Hints of Spring

 I hear the soft drip, drip, drip of melting snow outside. The world is beginning to wake up. Winter is passing. I can feel it. The sunshine penetrates more deeply, more long as the cold of hard-frost months fades away. The birds, the woodland creatures scurry to prepare nests for their coming young. The trees bustle with activity. I stop to watch a single water-droplet as it shimmers in the sun-rays. The angle of the light causes it's clear to run blue. And I marvel. That something so tiny could carry beauty still. That I could be given eyes to see it for what it is: His creating. A moment that brings with it a hint of spring. 
 The growing warmth of these days is melting a hard soul. This has been a tough winter. So much pain, so much ending. Days of asking God to simply help me through - today. I've pleaded at times for the hints of spring. I just want life! Something coming alive, something to help me remember that the cycle of the seasons goes on...that beginnings are around the corner. Just give me a flower poking through snow. Or a bird singing its cheerful song of hope. Or a single green bud on the tree branch. All to remind me that the cold times, the dark times, do have endings. That the Light always returns. 
 This Spring, in particular, I am awaiting the coming celebrating of all things resurrecting. I am especially eager that the signs of new life emerge...both outside and within. When all has seemed to be made of goodbyes, heartaches, pains I cannot cure, cruelty I cannot stop, opinions I cannot change, I am welcoming this season of revival in the soul more than ever. My heart is nearly gone from months of bad news, of all things broken and not right. I need a resurrection too!! 

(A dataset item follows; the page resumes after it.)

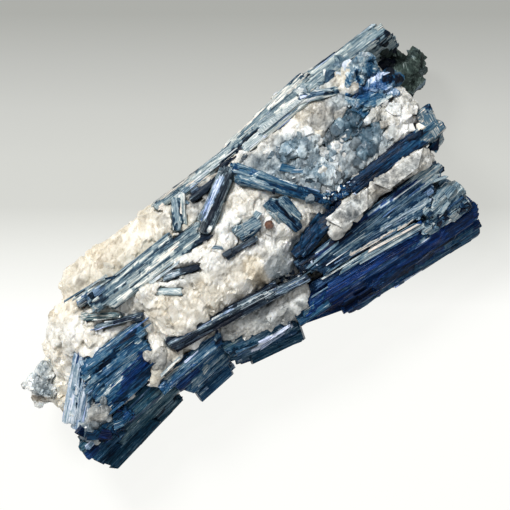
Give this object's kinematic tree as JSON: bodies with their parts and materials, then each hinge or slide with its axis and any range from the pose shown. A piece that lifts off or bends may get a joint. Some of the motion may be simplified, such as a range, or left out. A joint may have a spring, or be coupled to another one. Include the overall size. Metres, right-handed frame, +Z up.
{
  "type": "kyanite blade cluster",
  "caption": "Mineral specimen: sheaves of striated blue kyanite blades grown through milky quartz, lying on its flat back.",
  "frame": {"origin": "on the surface the specimen rests on, under the centre of its bounding box", "axes": "+X along the specimen's length, towards the end with the navy blades; +Y towards the quartz-rich long edge; +Z up, out of its best face"},
  "size_m": [0.1311, 0.0601, 0.0363],
  "materials": {
    "milky_quartz": "granular, glassy to greasy break, milky and slightly translucent",
    "kyanite_navy": "striated blade faces, glassy to pearly",
    "kyanite_blue": "striated blade faces, glassy to pearly",
    "kyanite_grey_blue": "striated blade faces, pearly",
    "kyanite_teal": "striated blade faces, glassy",
    "kyanite_dark": "striated blade faces, glassy",
    "kyanite_smoky_green": "dull broken blade ends with an olive cast",
    "brown_garnet": "small glassy grain"
  },
  "bodies": {
    "root": {"arched_blade": "kyanite_dark", "back_base_sheaf": "kyanite_grey_blue", "band_blade": "kyanite_navy", "bottom_blade": "kyanite_teal", "branch_blade": "kyanite_dark", "corner_chip": "kyanite_grey_blue", "cross_blade": "kyanite_blue", "dark_needle": "kyanite_dark", "dark_strip_blade": "kyanite_dark", "end_back_cluster": "kyanite_smoky_green", "fan_blades": "kyanite_grey_blue", "front_base_sheaf": "kyanite_teal", "garnet_grain": "brown_garnet", "granular_blue_patch": "kyanite_grey_blue", "green_blade": "kyanite_smoky_green", "knob_blade": "kyanite_navy", "left_base_sheaf": "kyanite_blue", "left_blue_sheaf": "kyanite_navy", "left_middle_sheaf": "kyanite_blue", "left_nub": "kyanite_navy", "left_silver_sheaf": "kyanite_grey_blue", "left_under_blade": "kyanite_teal", "lilac_blade": "kyanite_grey_blue", "long_dark_blade": "kyanite_dark", "pale_blade": "kyanite_grey_blue", "quartz_matrix": "milky_quartz", "ridge_sheaf": "kyanite_grey_blue", "right_base_sheaf": "kyanite_navy", "right_end_stub": "kyanite_grey_blue", "right_lower_blade": "kyanite_navy", "right_upper_sheaf": "kyanite_grey_blue", "royal_blade": "kyanite_blue", "stub_crystal": "kyanite_teal", "teal_lump": "kyanite_teal", "thin_dark_blade": "kyanite_dark", "twin_stub_crystals": "kyanite_teal", "upper_left_sheaf": "kyanite_navy", "upper_light_blade": "kyanite_grey_blue", "wedge_blade": "kyanite_blue"}
  },
  "joints": []
}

 Somehow, as I gaze at these hints of Spring, I sense that this renewing I need is coming. I sense that God has heard these pleadings and has blessed redeeming in store for all the hard graces that I've had to endure. He has made it clear that all these things are set-ups for His greater plan, and I've had to trust - even when I wasn't anywhere near able to understand any of them. I have identified with the disciples of old when their Lord was laid in the grave. Just when they thought it was all over and Jesus wouldn't come through, there were in actuality about to see the miracle of their lives as He rose to higher glory and released them to go be His witnesses to a dying world. A rising miracle. A reminder to my doubting heart that He is always good, that I am always loved...that's what I'm seeking. 
 I smile as I once more breathe turn my heart heaven-ward and thank Him for His love that has never quit on humanity. Even at our worst, God's goodness has never ceased to flow as He continually takes the endings, the deaths, the pains we don't understand - and turns them into a beautiful masterpiece. And all these little signs, these hints of a world waking from slumber are just a foretelling of what's to come in the rising miracle He is planning!